For most residential projects, the practical takeaway is simpler: make your insulation layer continuous. Every gap, every exposed edge of concrete, and every spot where a fastener penetrates the foam is a thermal bridge. Tape seams, seal edges, and pay special attention to rim joists and sill plates where the foundation meets the framed wall above. These junctions are where the most heat escapes in a typical basement insulation job.
Vapor Barrier Placement
Where you put a vapor barrier depends on your climate. The general rule is to install it on the warm side of the assembly. In cold climates, that means toward the interior.
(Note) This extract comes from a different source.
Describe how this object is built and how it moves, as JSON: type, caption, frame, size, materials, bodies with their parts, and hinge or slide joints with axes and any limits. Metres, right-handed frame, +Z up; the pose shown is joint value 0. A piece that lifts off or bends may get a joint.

In hot, humid climates, it goes toward the exterior. Getting this wrong causes moisture to condense inside the wall, soaking your insulation and feeding mold.
For interior basement insulation in cold climates, the rigid foam itself acts as the vapor control layer, so you typically don’t need a separate plastic sheet. Adding one on the wrong side (between the foam and the drywall) traps moisture. For under-slab installations, the polyethylene sheet goes between the foam and the concrete, directly under the pour. In all cases, the vapor barrier needs to be continuous, with tears, punctures, and openings sealed completely. Even small gaps let enough moist air through to cause condensation problems inside the assembly.